Pricing and Consumer Impact
However, if capacity contracts by 5% to 8%, freight rates are likely to face upward pressure, particularly during peak moving seasons, which may be a positive development in an industry that has been plagued by downward price pressures. For household goods movers, this may translate into higher consumer prices for interstate relocations. However, driver recruitment and training costs are expected to rise from an average range of $7,000 to $20,000 per driver, as firms compete for a smaller eligible labor pool. Truck Driver USA estimates that industry productivity shortfalls in 2025, due to labor scarcity and increased recruitment costs, amounted to $95 million per week. While AI efficiencies may partially offset these pressures, implementation lags and capital expenditures will create transitional friction.
What Will be the Net Impact of These Developments?
In the short run, the labor contraction is likely a net negative. Driver scarcity raises costs and introduces operational bottlenecks. Compliance burdens increase administrative overhead. Market volatility, as seen in the February 12, 2026, stock sell-off, reflects uncertainty. In the medium to long term, however, outcomes depend on strategic adaptation. If the industry accelerates AI integration—leverages route optimization, predictive analytics, and digital dispatch—it could mitigate empty miles and partially counterbalance the increase in labor costs. If industry-wide capacity tightens, firms with strong brand equity and coordinated networks may possess greater pricing power and adapt by utilizing driverless options for long-interstate moves.
Moreover, reduced driver supply could deter marginal entrants, stabilizing competitive dynamics. For incumbents able to navigate regulatory compliance and technology adoption simultaneously, the dual shock may still be net positive.

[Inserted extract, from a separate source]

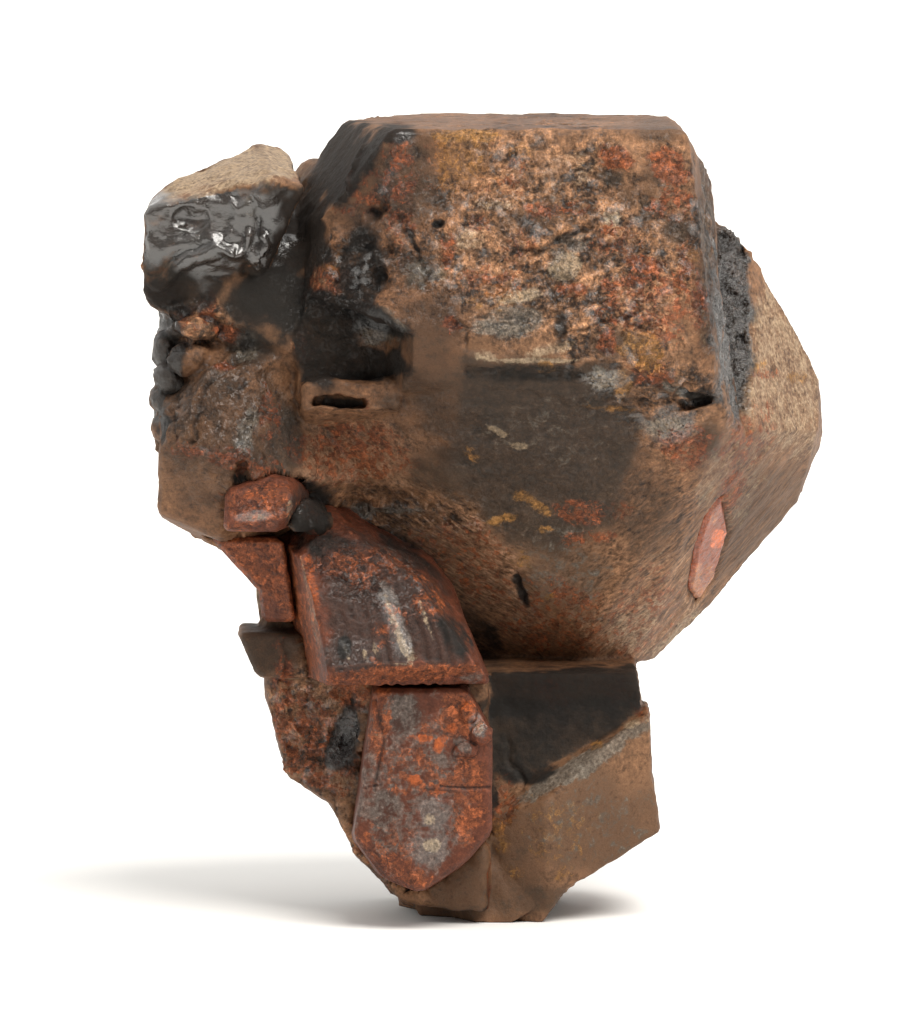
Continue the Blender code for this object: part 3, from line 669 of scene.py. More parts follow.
def way(azimuth, elevation):
    around, above = math.radians(azimuth), math.radians(elevation)
    return np.array(
        (math.cos(around) * math.cos(above), math.sin(around) * math.cos(above), math.sin(above))
    )


def leaning(places, lean):
    """Places turned in the front view, so that a line with this lean in degrees lies along the first axis."""
    angle = math.radians(lean)
    right, back, up = places.T
    along = right * math.cos(angle) + up * math.sin(angle)
    across = up * math.cos(angle) - right * math.sin(angle)
    return np.stack((along, back, across), 1)


class Nodes:
    """Short calls that add nodes to a material and join them."""

    def __init__(self, name):
        self.material = bpy.data.materials.new(name)
        self.material.use_nodes = True
        self.tree = self.material.node_tree
        self.tree.nodes.clear()
        self.output = self.tree.nodes.new("ShaderNodeOutputMaterial")

    def put(self, socket, value):
        if isinstance(value, bpy.types.NodeSocket):
            self.tree.links.new(value, socket)
        elif value is not None:
            socket.default_value = value

    def node(self, kind, inputs=(), **settings):
        made = self.tree.nodes.new(kind)
        for key, value in settings.items():
            setattr(made, key, value)
        for key, value in dict(inputs).items():
            self.put(made.inputs[key], value)
        return made

    def math(self, operation, first, second=0.0, third=0.0):
        return self.node("ShaderNodeMath", {0: first, 1: second, 2: third}, operation=operation).outputs[0]

    def ramp(self, value, low, high, start=0.0, end=1.0):
        inputs = {"Value": value, "From Min": low, "From Max": high, "To Min": start, "To Max": end}
        return self.node("ShaderNodeMapRange", inputs, interpolation_type="SMOOTHSTEP").outputs["Result"]

    def mix(self, amount, first, second, blend="MIX"):
        made = self.node("ShaderNodeMix", data_type="RGBA", blend_type=blend)
        self.put(made.inputs["Factor"], amount)
        for socket, value in ((made.inputs[6], first), (made.inputs[7], second)):
            self.put(socket, value if isinstance(value, bpy.types.NodeSocket) else (*value, 1.0))
        return made.outputs[2]

    def noise(self, places, scale, detail=4.0, rough=0.55, distortion=0.0):
        inputs = {
            "Vector": places, "Scale": scale, "Detail": detail, "Roughness": rough, "Distortion": distortion,
        }
        return self.node("ShaderNodeTexNoise", inputs).outputs["Fac"]

    def colours(self, value, stops):
        made = self.node("ShaderNodeValToRGB", {"Fac": value})
        band = made.color_ramp.elements
        while len(band) < len(stops):
            band.new(0.5)
        for element, (at, colour) in zip(band, stops):
            element.position = at
            element.color = (*colour, 1.0)
        return made.outputs["Color"]


def crystal_look(name, ground, pigments, rough=0.5, bump=1.0, calm_bump=0.25):
    """A mineral skin. The masks kept with the mesh say where each pigment, gloss, grain and sparkle lies."""
    make = Nodes(name)
    object_place = make.node("ShaderNodeTexCoord").outputs["Object"]

    def placed(shift=(0.0, 0.0, 0.0), turn=(0.0, 0.0, 0.0), stretch=(1.0, 1.0, 1.0)):
        scale = tuple(part / MM for part in stretch)
        inputs = {"Vector": object_place, "Location": shift, "Rotation": turn, "Scale": scale}
        return make.node("ShaderNodeMapping", inputs).outputs[0]

    def masks(attribute):
        held = make.node("ShaderNodeAttribute", attribute_name=attribute)
        parts = make.node("ShaderNodeSeparateColor", {"Color": held.outputs["Color"]})
        return (*parts.outputs, held.outputs["Alpha"])

    # The stain masks: rust, ochre, pale colour that is largely painted sheen and highlight, and black that is
    # partly painted shade.
    rust_mask, ochre_mask, pale_and_sheen_mask, black_mask = masks("stain")
    # The finish masks: gloss, edge wear with painted highlight, painted shade in the hollows, and sparkle.
    gloss_mask, wear_and_highlight_mask, hollow_shade_mask, sparkle_mask = masks("finish")
    grey_and_sheen_mask, coarse_mask, right_mask, left_mask = masks("texture")
    dusk_mask, tone_mask, umber_mask, ashen_mask = masks("shade")

    place = placed()
    broad = make.noise(place, 0.9, 9.0, 0.62, 0.4)
    middle = make.noise(placed((3.1, 7.7, 1.3)), 2.7, 9.0, 0.66, 0.5)
    fine = make.noise(placed((9.2, 2.6, 5.8)), 8.0, 7.0, 0.62)
    grain = make.noise(placed((4.4, 8.1, 6.0)), 24.0, 3.0, 0.6)

    def along(turn):
        """Places stretched along a line that leans by the turn in the front view."""
        turned = placed(turn=(0.0, turn, 0.0))
        return make.node("ShaderNodeMapping", {"Vector": turned, "Scale": (0.16, 1.0, 1.0)}).outputs[0]

    streak_right = make.noise(along(0.88), 9.0, 6.0, 0.62, 0.3)
    streak_left = make.noise(along(-0.75), 9.0, 6.0, 0.62, 0.3)
    # Grain outlines wander, so that no grain is a clean polygon.
    stray = make.node("ShaderNodeTexNoise", {"Vector": placed((6.1, 2.2, 9.4)), "Scale": 3.5, "Detail": 4.0})
    wander = make.node(
        "ShaderNodeVectorMath", {0: stray.outputs["Color"], 1: (0.5, 0.5, 0.5)}, operation="SUBTRACT"
    ).outputs[0]
    loose = make.node(
        "ShaderNodeVectorMath", {0: wander, 1: (0.45, 0.45, 0.45), 2: place}, operation="MULTIPLY_ADD"
    ).outputs[0]
    lumps = make.node("ShaderNodeTexVoronoi", {"Vector": loose, "Scale": 4.2}, feature="F1")
    grit = make.node("ShaderNodeTexVoronoi", {"Vector": loose, "Scale": 11.0}, feature="F1")

    def lots(cells):
        """Three steady random numbers for each grain."""
        return make.node("ShaderNodeSeparateColor", {"Color": cells.outputs["Color"]}).outputs

    lump_lot, grit_lot = lots(lumps), lots(grit)

    def times(first, second):
        return make.math("MULTIPLY", first, second)

    def blend(*parts):
        """The weighted sum of several patterns."""
        total = 0.0
        for pattern, weight in parts:
            total = make.math("MULTIPLY_ADD", pattern, weight, total)
        return total

    def cut(mask, pattern, soft=0.22, gain=2.4):
        """A mask broken up by a pattern. A strong mask covers all, a weak one leaves islands."""
        amount = make.math("MULTIPLY_ADD", make.math("SUBTRACT", pattern, 0.5), gain, mask)
        return make.math("MULTIPLY", make.ramp(amount, 0.5 - soft, 0.5 + soft), make.ramp(mask, 0.0, 0.2))

    streak = blend(
        (make.math("MULTIPLY", make.math("SUBTRACT", streak_right, 0.5), right_mask), 0.7),
        (make.math("MULTIPLY", make.math("SUBTRACT", streak_left, 0.5), left_mask), 0.7),
    )
    wild = blend((middle, 0.45), (fine, 0.35), (broad, 0.2))
    mottle = make.math("ADD", wild, streak)
    # Coarse zones swing further from the middle tone than smooth ones.
    swing = make.ramp(coarse_mask, 0.0, 1.0, 0.85, 1.8)
    mottle = make.math("MULTIPLY_ADD", make.math("SUBTRACT", mottle, 0.5), swing, 0.5)
    mottle = make.math("ADD", mottle, make.math("MULTIPLY", make.math("SUBTRACT", tone_mask, 0.5), 0.36))
    colour = make.colours(mottle, ground)
    ashen = make.math("MULTIPLY", ashen_mask, make.ramp(wild, 0.35, 0.65, 0.6, 1.3))
    colour = make.mix(ashen, colour, make.mix(1.0, colour, ASHEN_BLOOM, "MULTIPLY"))
    grains = blend((fine, 0.6), (grain, 0.1), (lump_lot[0], 0.16), (grit_lot[0], 0.14))
    red_varied = make.colours(grains, pigments["rust"])
    shaded = blend((broad, 0.55), (middle, 0.35), (fine, 0.1))
    smoky = make.colours(blend((fine, 0.4), (middle, 0.35), (grain, 0.25)), pigments["dusk"])
    colour = make.mix(make.math("MULTIPLY", cut(dusk_mask, wild, 0.34, 2.8), 0.85), colour, smoky)
    # Grey colour: a grey tone, with painted reflection and highlight.
    colour = make.mix(times(cut(grey_and_sheen_mask, middle), 0.8), colour, make.colours(fine, pigments["grey"]))
    # Pale colour: painted sheen and highlights, and a pale tone on the back.
    colour = make.mix(times(cut(pale_and_sheen_mask, wild), 0.75), colour, make.colours(fine, pigments["pale"]))
    stained = blend((broad, 0.25), (middle, 0.35), (fine, 0.1), (lump_lot[1], 0.18), (grit_lot[1], 0.12))
    colour = make.mix(make.math("MULTIPLY", cut(rust_mask, stained, 0.3, 3.2), 0.88), colour, red_varied)
    colour = make.mix(
        make.math("MULTIPLY", cut(ochre_mask, stained, 0.3, 2.3), 0.88),
        colour, make.colours(grains, pigments["ochre"]),
    )
    colour = make.mix(times(cut(black_mask, shaded, 0.3, 2.4), 0.94), colour, pigments["black"])
    # Each small lump has a tone of its own in the coarse zones.
    lump_lots = blend((lump_lot[2], 0.5), (grit_lot[2], 0.5))
    lump_tone = times(make.math("SUBTRACT", lump_lots, 0.5), coarse_mask)
    grit_tone = times(make.ramp(grain, 0.3, 0.7, -1.0, 1.0), make.ramp(coarse_mask, 0.0, 1.0, 0.12, 0.32))
    speckle = make.math("ADD", make.math("ADD", grit_tone, 1.0), make.math("MULTIPLY", lump_tone, 0.9))
    # Hollows are darkened as painted shade, and raised edges and lump tops are lightened as wear and painted
    # highlight.
    speckle = make.math("MULTIPLY", speckle, make.math("MULTIPLY_ADD", hollow_shade_mask, -0.76, 1.0))
    speckle = make.math("MULTIPLY", speckle, make.math("MULTIPLY_ADD", wear_and_highlight_mask, 0.55, 1.0))
    grey_level = make.node("ShaderNodeCombineColor", {0: speckle, 1: speckle, 2: speckle}).outputs[0]
    colour = make.mix(1.0, colour, grey_level, "MULTIPLY")
    deep = make.math("MULTIPLY", umber_mask, make.ramp(shaded, 0.35, 0.65, 0.75, 1.15))
    colour = make.mix(deep, colour, make.mix(1.0, colour, UMBER_FILM, "MULTIPLY"))

    roughness = make.math("MULTIPLY_ADD", fine, 0.36, rough - 0.18)
    roughness = make.math("MULTIPLY_ADD", black_mask, 0.2, roughness)
    # A few of the smallest grains are clean faces that catch the light.
    glint = make.math("MULTIPLY", make.ramp(grit_lot[0], 0.66, 0.8), sparkle_mask)
    glaze = make.math("MAXIMUM", make.ramp(gloss_mask, 0.25, 0.85), glint)

    tilt = make.node(
        "ShaderNodeVectorMath", {0: grit.outputs["Color"], 1: (0.5, 0.5, 0.5)}, operation="SUBTRACT"
    ).outputs[0]
    tilt = make.node(
        "ShaderNodeVectorMath", {0: tilt, "Scale": times(sparkle_mask, 1.5)}, operation="SCALE"
    ).outputs[0]
    geometry = make.node("ShaderNodeNewGeometry").outputs["Normal"]
    tilted = make.node("ShaderNodeVectorMath", {0: geometry, 1: tilt}, operation="ADD").outputs[0]
    normal = make.node("ShaderNodeVectorMath", {0: tilted}, operation="NORMALIZE").outputs[0]
    lively = make.ramp(coarse_mask, 0.0, 1.0, calm_bump, 1.0)
    for pattern, depth in (
        (blend((middle, 1.0), (streak, 0.5)), 0.1),
        (lumps.outputs["Distance"], -0.06),
        (fine, 0.06),
        (grain, 0.02),
    ):
        normal = make.node(
            "ShaderNodeBump",
            {"Strength": lively, "Distance": depth * MM * bump, "Height": pattern, "Normal": normal},
        ).outputs[0]
    shader = make.node(
        "ShaderNodeBsdfPrincipled",
        {
            "Base Color": colour, "Roughness": roughness, "IOR": MINERAL_IOR, "Normal": normal,
            "Coat Weight": glaze, "Coat Roughness": GLAZE_ROUGHNESS, "Coat IOR": GLAZE_IOR,
            "Coat Normal": normal,
        },
    )
    make.put(make.output.inputs["Surface"], shader.outputs[0])
    return make.material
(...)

Summary and Concluding Thoughts
The February 2026 developments reveal a structural tension within the trucking industry. On one axis lies technological efficiency—AI promising exponential gains in asset utilization. On the other hand, lies regulatory tightening—restricting labor access in pursuit of safety and standardization. If AI productivity gains outpace labor losses, it will be a net positive for the industry. However, if regulatory contraction dominates, freight inflation could emerge, with ripple effects across consumer goods and housing mobility.
For policymakers, the challenge is balancing safety with economic throughput. For the industry, the imperative is execution: compliance rigor, workforce planning, and technological integration. The trucking sector has long been cyclical, but 2026 marks something more structural. Artificial intelligence is redefining operational baselines, while federal regulation is redefining labor eligibility. Whether this convergence ultimately strengthens or weakens the industry will depend less on headline announcements and more on how effectively firms convert disruption into optimal adaptation.
While AI may make trucks smarter, it will also require deft corporate strategies to navigate these technological advancements and regulatory challenges. For incumbents able to successfully navigate regulatory compliance and technology adoption simultaneously, the dual shock may yield a net positive outcome.